Gambaran biblis tentang perarakan diambil dari Kitab Keluaran, yaitu perarakan bangsa Israel yang keluar dari Mesir melewati Laut Merah menuju tanah terjanji. Dari tempat perhambaan ke tempat kebebasan, terlepas dari penindasan dan penderitaan masuk ke “tanah terjanji”. Dalam Perjanjian Lama, Bangsa Israel menjadi umat Allah, dan status itu sungguh-sungguh suatu rahmat Allah. Hubungan antara Misteri Israel dengan Misteri Gereja hanya dapat digambarkan dalam perspektif sejarah keselamatan. Perarakan liturgis Katolik melambangkan perjalanan kehidupan kita dari mati menuju hidup yang kekal, dari dosa kepada pengampunan dan hidup baru.
Dalam liturgi Katolik ada banyak perarakan (prosesi) yang dilaksanakan. Dalam Perayaan Ekaristi dikenal empat prosesi utama, yaitu: perarakan masuk, perarakan Injil, perarakan persembahan, dan perarakan Sakramen Mahakudus. Dalam liturgi khusus sering ada perarakan yang dilakukan secara meriah, seperti yang terjadi pada waktu Pekan Suci yaitu: perarakan palma (Minggu Palma), perarakan Sakramen Mahakudus sesudah Ekaristi (Kamis Putih), perarakan Lilin Paskah (Malam Paskah). Perarakan berarti gerak beberapa atau banyak orang dari tempat yang satu ke tempat yang lain.
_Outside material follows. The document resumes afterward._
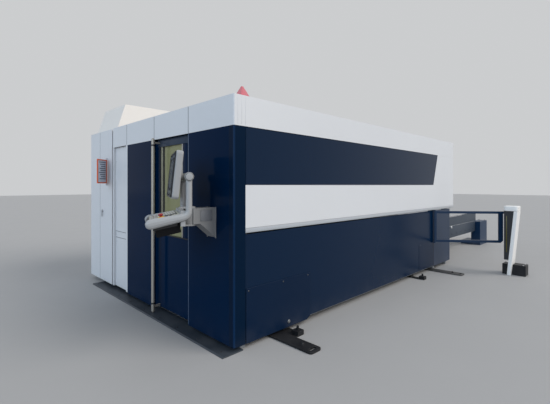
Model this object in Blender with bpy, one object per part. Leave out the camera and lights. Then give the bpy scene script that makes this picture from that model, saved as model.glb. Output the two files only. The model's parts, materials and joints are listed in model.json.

Gerak yang dimaksud bukanlah gerak sembarangan, tetapi bergerak dengan teratur dari satu tempat ke tempat lain dalam liturgi, yang biasanya diiringi dengan nyanyian. Berjalan dilakukan dengan badan dan kepala yang tegak, tenang, dan agung. Berjalan juga bisa dipahami sebagai ungkapan kesiapsediaan kita menanggapi tawaran kasih karunia Allah yang selalu ada di hadapan kita.
Perarakan masuk menjadi bagian paling awal dari seluruh rangkaian Ritus Pembuka. Selama perarakan masuk, umat berdiri dan dalam suasana hening. Dalam PUMR 43a: ”Umat hendaknya berdiri dari awal nyanyian pembuka, atau selama perarakan masuk menuju altar sampai dengan doa pembuka selesai”. Berdiri merupakan simbol gerakan badan yang penting dalam liturgi. Berdiri merupakan tindakan liturgis yang mengungkapkan perhatian, kepedulian, penghormatan, dan kesiapsediaan terhadap kehadiran Tuhan, baik melalui diri pemimpin ibadat maupun dalam Sabda dan Doa. Seluruh unsur dalam Ritus Pembuka bersifat mengantar dan mempersiapkan jemaat agar dapat mendengarkan Sabda Allah (dalam Liturgi Sabda), yang kemudian memuncak dalam persatuan dengan Tubuh Kristus (dalam Liturgi Ekaristi). Tujuan utama dan paling mendasar dari Ritus Pembuka adalah agar kesatuan jemaat dapat sungguh terwujud. Umat dipersatukan satu sama lain, dipersatukan dengan Gereja sedunia, bahkan dengan Allah. Maka, umat yang berkumpul harus menjadi jemaat (congregatus) yang bersekutu di bawah pimpinan Kristus.
Marilah kita mengikuti Misa secara utuh mulai dari ritus pembuka hingga ritus penutup, mulai perarakan masuk hingga perarakan Imam keluar menuju ruang Sakristi. Sehingga umat sungguh-sungguh mendapatkan berkat yang seutuhnya dari Tuhan.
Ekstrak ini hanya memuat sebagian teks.